Defined on VarianceThreshold

Fit the selector, remembering input types and tolerating empty output.

Parameters

x : DashAIDataset
The input dataset to fit the selector on.
y : DashAIDataset, optional
Ignored; present for API consistency.

Returns

VarianceThreshold
The fitted selector instance (self).

get_output_type(self, column_name: str = None) -> DashAI.back.types.dashai_data_type.DashAIDataType

Defined on VarianceThreshold

Return the original DashAI data type of a retained column.

Parameters

column_name : str, optional
The name of the retained column. Defaults to None.

Returns

DashAIDataType
The original type of the column. Falls back to float64 when the input type is unknown (the selector only operates on numbers).

get_metadata(cls) -> 'Dict[str, Any]'

Defined on BaseConverter

Get metadata for the converter, used by the DashAI frontend.

Parameters

cls : type
The converter class (injected automatically by Python for classmethods).

Returns

Dict[str, Any]
Dictionary containing display name, short description, image preview path, category, icon, color, and whether the converter is supervised.

get_schema(cls) -> dict

Defined on ConfigObject

Generates the component related Json Schema.

Returns

dict
Dictionary representing the Json Schema of the component.

transform(self, x: 'DashAIDataset', y: Optional[ForwardRef('DashAIDataset')] = None) -> 'DashAIDataset'

Defined on SklearnWrapper

Transform the data using the fitted scikit-learn transformer.

Parameters

x : DashAIDataset
The input dataset to transform.
y : DashAIDataset, optional
Not used. Present for API consistency. Defaults to None.

Returns

DashAIDataset
The transformed dataset with updated DashAI column types.

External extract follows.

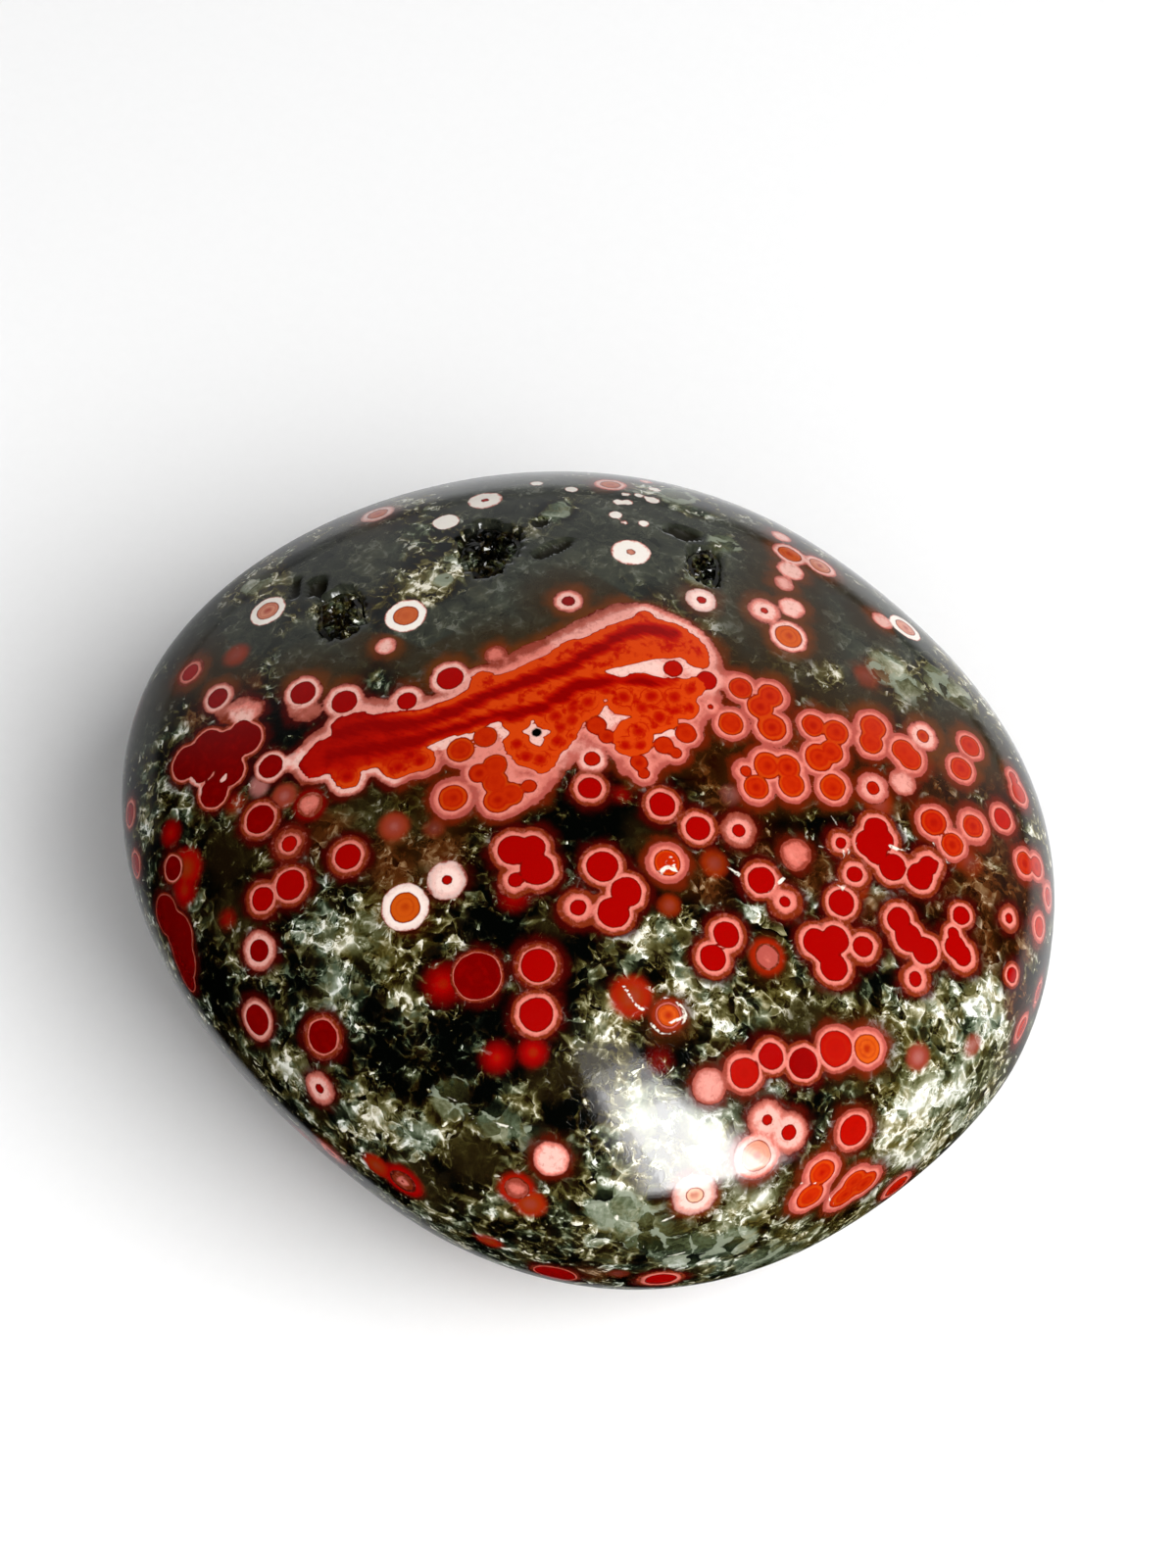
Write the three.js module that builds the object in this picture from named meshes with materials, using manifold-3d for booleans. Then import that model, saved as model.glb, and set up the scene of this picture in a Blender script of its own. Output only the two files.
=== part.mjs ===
/**
 * Ocean jasper palm stone: a polished pebble of orbicular chalcedony, about 71 x 63 x 36 mm,
 * that lies on a small flat spot. Three open pockets in its far shoulder are lined with
 * druzy quartz, and a few smaller chips and slits stand open in the polish around them.
 *
 * Millimetres, +Z up. The origin is under the middle of the stone, on its resting spot.
 */
import * as THREE from "three";
import { mergeVertices } from "three/addons/utils/BufferGeometryUtils.js";
import Module from "manifold-3d";

const wasm = await Module();
wasm.setup();

// ---- Driving dimensions: millimetres and degrees -------------------------------------------

/** The pebble's rounded block before its bulges, measured from its heart. */
const PEBBLE = {
  halfLength: 39.3,
  halfWidth: 32,
  halfHeight: 17,
  planExponent: 1.9, // 2 is an ellipse seen from above, less is leaner at the corners
  profileExponent: 2.6, // above 2 the flanks stand fuller than an ellipse's
  subdivision: 14,
};

/** Broad swellings and hollows: where each lies as seen from the heart, how high, how wide. */
const SWELLINGS = [
  { where: "cut-back right end", azimuth: -10, elevation: 8, height: -7.8, spread: 30 },
  { where: "cut-back near left flank", azimuth: -116, elevation: -22, height: -4.8, spread: 33 },
  { where: "left end", azimuth: 163, elevation: 4, height: -1, spread: 34 },
  { where: "far right flank", azimuth: 67, elevation: 12, height: -1.6, spread: 24 },
  { where: "near crown", azimuth: -85, elevation: 44, height: 2, spread: 42 },
  { where: "far crown", azimuth: 117, elevation: 42, height: 2.4, spread: 40 },
  { where: "underside", azimuth: -120, elevation: -60, height: 1.2, spread: 30 },
];

/** The flat resting spot: how far it lies under the heart, and how softly its rim rounds off. */
const RESTING_SPOT = { depth: 16.6, rounding: 0.12 };

/** Open pockets that hold a crust of quartz, and the size of its crystals. */
const POCKETS = [
  {
    name: "rear_druse",
    azimuth: 138.9,
    elevation: 36.9,
    long: 6.6,
    wide: 4.8,
    deep: 3.2,
    turn: 70,
    crystals: 26,
    crystalRadius: 0.42,
    crystalLength: 1.5,
  },
  {
    name: "left_druse",
    azimuth: 168.3,
    elevation: 32.2,
    long: 5.4,
    wide: 4,
    deep: 2.6,
    turn: 58,
    crystals: 20,
    crystalRadius: 0.36,
    crystalLength: 1.2,
  },
  {
    name: "right_druse",
    azimuth: 93.1,
    elevation: 39.8,
    long: 4.6,
    wide: 2.8,
    deep: 2,
    turn: 115,
    crystals: 14,
    crystalRadius: 0.3,
    crystalLength: 0.9,
  },
];

/** Small bare chips and slits in the polish. */
const CHIPS = [
  { azimuth: 165.3, elevation: 26.8, long: 2.1, wide: 1.6, deep: 0.9, turn: 60 },
  { azimuth: 166.8, elevation: 24.6, long: 2.6, wide: 0.9, deep: 0.6, turn: 40 },
  { azimuth: 126.5, elevation: 40.7, long: 3.4, wide: 1, deep: 0.6, turn: 20 },
  { azimuth: 100.2, elevation: 34.7, long: 3, wide: 1.6, deep: 0.7, turn: 10 },
  { azimuth: 127.2, elevation: 34.7, long: 1.6, wide: 1, deep: 0.5, turn: 35 },
];

const CRUST = {
  clearance: 0.3, // between the crust and the pocket's wall
  wall: 0.55, // thickness of the lining that the crystals stand on
  belowPolish: 0.25, // how far the crust stays under the polished surface
  lean: 0.55, // how far the crystals lean to the pocket's mouth
};
const ROUGHNESS = 0.16; // how far a pocket's wall wanders, as a share of its radius
const POCKET_SUBDIVISION = 3;
const CHIP_SUBDIVISION = 1;
const CRYSTAL_SIDES = 6;
const CRYSTAL_TIP = 0.62; // where the six-sided point starts, as a share of the length
const CRYSTAL_TAPER = 0.88; // radius at that height, as a share of the foot's
const GOLDEN_ANGLE = Math.PI * (3 - Math.sqrt(5));

// ---- Materials -------------------------------------------------------------------------------

const JASPER = new THREE.MeshStandardMaterial({ color: 0x7a2a1e, roughness: 0.12, metalness: 0 });
const DRUZY_QUARTZ = new THREE.MeshStandardMaterial({
  color: 0x4a4c3a,
  roughness: 0.3,
  metalness: 0,
});

// ---- The pebble's surface --------------------------------------------------------------------

/** Unit vector that points to an azimuth (from +X, anticlockwise) and an elevation. */
function directionTo(azimuth, elevation) {
  const around = THREE.MathUtils.degToRad(azimuth);
  const up = THREE.MathUtils.degToRad(elevation);
  const level = Math.cos(up);
  return new THREE.Vector3(level * Math.cos(around), level * Math.sin(around), Math.sin(up));
}

/** Distance from the heart to the polished surface along a unit vector. */
function pebbleRadius(direction) {
  const { halfLength, halfWidth, halfHeight, planExponent, profileExponent } = PEBBLE;
  const plan =
    Math.abs(direction.x / halfLength) ** planExponent +
    Math.abs(direction.y / halfWidth) ** planExponent;
  const profile =
    plan ** (profileExponent / planExponent) +
    Math.abs(direction.z / halfHeight) ** profileExponent;
  let radius = profile ** (-1 / profileExponent);
  for (const { azimuth, elevation, height, spread } of SWELLINGS) {
    const nearness = direction.dot(directionTo(azimuth, elevation)) - 1;
    radius += height * Math.exp(nearness / THREE.MathUtils.degToRad(spread) ** 2);
  }
  return radius;
}

/** Flattens what lies under the resting spot, with a soft rim, and leaves the rest alone. */
function restOnSpot(point) {
  const { depth, rounding } = RESTING_SPOT;
  const above = point.z + depth;
  if (above <= -rounding) point.z = -depth;
  else if (above < rounding) point.z = -depth + (above + rounding) ** 2 / (4 * rounding);
  return point;
}

/** The point of the polished surface that lies in a direction from the heart. */
function surfacePoint(direction) {
  return restOnSpot(direction.clone().multiplyScalar(pebbleRadius(direction)));
}

/** A frame that stands on the surface: z outwards, x along the compass turn given. */
function surfaceFrame({ azimuth, elevation, turn }) {
  const step = 0.5;
  const point = surfacePoint(directionTo(azimuth, elevation));
  const east = surfacePoint(directionTo(azimuth + step, elevation)).sub(point);
  const north = surfacePoint(directionTo(azimuth, elevation + step)).sub(point);
  const outward = new THREE.Vector3().crossVectors(east, north).normalize();
  const along = east.normalize().applyAxisAngle(outward, THREE.MathUtils.degToRad(turn));
  const across = new THREE.Vector3().crossVectors(outward, along);
  return new THREE.Matrix4().makeBasis(along, across, outward).setPosition(point);
}

// ---- Solids ----------------------------------------------------------------------------------

/** A closed three.js geometry as a solid that can be joined and cut. */
function toSolid(geometry) {
  const bare = geometry.clone();
  bare.deleteAttribute("normal");
  bare.deleteAttribute("uv");
  const merged = mergeVertices(bare, 1e-4);
  return new wasm.Manifold(
    new wasm.Mesh({
      numProp: 3,
      vertProperties: new Float32Array(merged.attributes.position.array),
      triVerts: new Uint32Array(merged.index.array),
    }),
  );
}

/** A solid as a three.js geometry. */
function toGeometry(solid) {
  const mesh = solid.getMesh();
  const geometry = new THREE.BufferGeometry();
  geometry.setAttribute("position", new THREE.BufferAttribute(mesh.vertProperties, 3));
  geometry.setIndex(new THREE.BufferAttribute(mesh.triVerts, 1));
  geometry.computeVertexNormals();
  return geometry;
}

/** The whole pebble with no openings, its surface drawn in by an inset. */
function pebbleGeometry(inset = 0) {
  const geometry = new THREE.IcosahedronGeometry(1, PEBBLE.subdivision);
  const position = geometry.attributes.position;
  const vertex = new THREE.Vector3();
  for (let i = 0; i < position.count; i++) {
    const direction = vertex.fromBufferAttribute(position, i).normalize();
    const reach = pebbleRadius(direction);
    const point = surfacePoint(direction).multiplyScalar(1 - inset / reach);
    position.setXYZ(i, point.x, point.y, point.z);
  }
  return geometry;
}

/** How far a rough wall wanders in a direction, from -1 to 1; phase makes each pocket its own. */
function wander(direction, phase) {
  const { x, y, z } = direction;
  return (
    0.5 * Math.sin(3.1 * x + 1.7 * y + phase) +
    0.3 * Math.sin(5.3 * y - 2.9 * z + 2 * phase) +
    0.2 * Math.sin(7.7 * z + 4.1 * x - 3 * phase)
  );
}

/** A lumpy ellipsoid that stands half in the stone, drawn in by an inset. */
function hollowGeometry(hollow, subdivision, phase, inset = 0) {
  const geometry = new THREE.IcosahedronGeometry(1, subdivision);
  const position = geometry.attributes.position;
  const vertex = new THREE.Vector3();
  for (let i = 0; i < position.count; i++) {
    const direction = vertex.fromBufferAttribute(position, i).normalize();
    const swell = 1 + ROUGHNESS * wander(direction, phase);
    position.setXYZ(
      i,
      direction.x * (hollow.long / 2 - inset) * swell,
      direction.y * (hollow.wide / 2 - inset) * swell,
      direction.z * (hollow.deep - inset) * swell,
    );
  }
  return geometry.applyMatrix4(surfaceFrame(hollow));
}

/** One six-sided quartz crystal that stands on the origin and points up z. */
function crystalGeometry(radius, length) {
  const profile = [
    new THREE.Vector2(0, 0),
    new THREE.Vector2(radius, 0),
    new THREE.Vector2(radius * CRYSTAL_TAPER, length * CRYSTAL_TIP),
    new THREE.Vector2(0, length),
  ];
  return new THREE.LatheGeometry(profile, CRYSTAL_SIDES).rotateX(Math.PI / 2);
}

/** The crystals of one pocket, each rooted in its lining and leaning to the mouth. */
function crystalsIn(pocket, phase) {
  const { clearance, wall, lean } = CRUST;
  const frame = surfaceFrame(pocket);
  const inset = clearance + wall / 2;
  const half = new THREE.Vector3(pocket.long / 2, pocket.wide / 2, pocket.deep).subScalar(inset);
  return Array.from({ length: pocket.crystals }, (_, i) => {
    const down = -0.12 - (0.83 * (i + 0.5)) / pocket.crystals;
    const ring = Math.sqrt(1 - down * down);
    const root = new THREE.Vector3(
      ring * Math.cos(i * GOLDEN_ANGLE),
      ring * Math.sin(i * GOLDEN_ANGLE),
      down,
    );
    root.multiplyScalar(1 + ROUGHNESS * wander(root, phase)).multiply(half);
    const growth = 0.75 + 0.35 * Math.sin(2.4 * i + phase);
    const toMouth = new THREE.Vector3(-root.x * lean, -root.y * lean, pocket.deep).normalize();
    const inwards = root.clone().negate().normalize();
    const axis = inwards.lerp(toMouth, 0.4).normalize();
    const stand = new THREE.Quaternion().setFromUnitVectors(new THREE.Vector3(0, 0, 1), axis);
    return crystalGeometry(pocket.crystalRadius * growth, pocket.crystalLength * growth)
      .rotateZ(i)
      .applyQuaternion(stand)
      .translate(root.x, root.y, root.z)
      .applyMatrix4(frame);
  });
}

/** A mesh whose corners keep their place, lowered onto the part's origin. */
function namedMesh(name, solid, material, origin) {
  const mesh = new THREE.Mesh(toGeometry(solid), material);
  mesh.name = name;
  mesh.position.copy(origin).negate();
  return mesh;
}

// ---- The pieces ------------------------------------------------------------------------------

/** The stone: the pebble with its pockets and chips cut in. */
function stoneSolid() {
  let stone = toSolid(pebbleGeometry());
  POCKETS.forEach((pocket, i) => {
    stone = stone.subtract(toSolid(hollowGeometry(pocket, POCKET_SUBDIVISION, i + 1)));
  });
  CHIPS.forEach((chip, i) => {
    stone = stone.subtract(toSolid(hollowGeometry(chip, CHIP_SUBDIVISION, 2 * i + 1)));
  });
  return stone;
}

/** One pocket's crust: a thin lining with its crystals grown on it, cut back under the polish. */
function druseSolid(pocket, phase, insideOfPebble) {
  const { clearance, wall } = CRUST;
  const outer = toSolid(hollowGeometry(pocket, POCKET_SUBDIVISION, phase, clearance));
  const inner = toSolid(hollowGeometry(pocket, POCKET_SUBDIVISION - 1, phase, clearance + wall));
  let crust = outer.subtract(inner);
  for (const crystal of crystalsIn(pocket, phase)) crust = crust.add(toSolid(crystal));
  return crust.intersect(outer).intersect(insideOfPebble);
}

/** Where the part's origin lies from the heart: on the resting spot, under the stone's middle. */
function originBelow(geometry) {
  geometry.computeBoundingBox();
  const middle = geometry.boundingBox.getCenter(new THREE.Vector3());
  return new THREE.Vector3(middle.x, middle.y, -RESTING_SPOT.depth);
}

const origin = originBelow(pebbleGeometry());
const insideOfPebble = toSolid(pebbleGeometry(CRUST.belowPolish));

const oceanJasper = new THREE.Group();
oceanJasper.name = "ocean_jasper";
oceanJasper.add(namedMesh("stone", stoneSolid(), JASPER, origin));
POCKETS.forEach((pocket, i) => {
  const druse = druseSolid(pocket, i + 1, insideOfPebble);
  oceanJasper.add(namedMesh(pocket.name, druse, DRUZY_QUARTZ, origin));
});

export default oceanJasper;
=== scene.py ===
"""Dresses the ocean jasper palm stone: polished orbs and red band, druzy pockets, stage."""

import math
from typing import NamedTuple

import bpy
import numpy as np
from mathutils import Matrix, Vector


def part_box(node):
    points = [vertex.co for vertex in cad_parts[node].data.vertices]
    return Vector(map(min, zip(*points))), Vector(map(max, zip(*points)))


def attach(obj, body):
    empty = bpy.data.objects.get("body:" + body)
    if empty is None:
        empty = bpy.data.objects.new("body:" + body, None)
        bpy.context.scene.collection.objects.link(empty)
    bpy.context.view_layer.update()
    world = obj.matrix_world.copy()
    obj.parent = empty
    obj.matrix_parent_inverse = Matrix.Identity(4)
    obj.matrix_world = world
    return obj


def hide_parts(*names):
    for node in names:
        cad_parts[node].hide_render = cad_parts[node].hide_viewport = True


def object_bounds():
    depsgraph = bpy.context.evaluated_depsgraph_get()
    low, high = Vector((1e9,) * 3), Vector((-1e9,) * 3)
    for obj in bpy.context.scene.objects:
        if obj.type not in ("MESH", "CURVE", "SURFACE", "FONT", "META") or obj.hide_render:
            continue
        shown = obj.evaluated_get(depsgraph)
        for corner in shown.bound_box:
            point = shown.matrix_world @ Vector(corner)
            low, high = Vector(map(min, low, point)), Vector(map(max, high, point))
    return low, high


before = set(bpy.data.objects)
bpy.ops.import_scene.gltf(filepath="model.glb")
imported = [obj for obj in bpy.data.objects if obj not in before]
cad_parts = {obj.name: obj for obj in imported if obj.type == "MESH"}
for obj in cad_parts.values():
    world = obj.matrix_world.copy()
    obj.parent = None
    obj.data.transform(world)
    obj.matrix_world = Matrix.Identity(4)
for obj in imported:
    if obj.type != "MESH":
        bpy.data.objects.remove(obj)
CAD_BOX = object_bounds()
STONE_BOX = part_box("stone")

bl_info = {
    "name": "Ocean jasper palm stone",
    "version": (1, 0, 0),
    "blender": (4, 5, 0),
    "location": "View3D > Sidebar > Ocean jasper",
    "description": "Builds the polished stone, its druzy pockets and a plain stage",
    "category": "Object",
}

MM = 0.001  # metres in a millimetre: sizes below are in millimetres, as in the part's source

# ---- The pebble's form, as in its solid --------------------------------------------------------


class Swelling(NamedTuple):
    """A broad swelling or hollow, seen from the stone's heart: degrees, and height in mm."""

    azimuth: float
    elevation: float
    height: float
    spread: float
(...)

validate_and_transform(self, raw_data: dict) -> dict

Defined on ConfigObject

It takes the data given by the user to initialize the model and returns it with all the objects that the model needs to work.

Parameters

raw_data : dict
A dictionary with the data provided by the user to initialize the model.

Returns

dict
A validated dictionary with the necessary objects.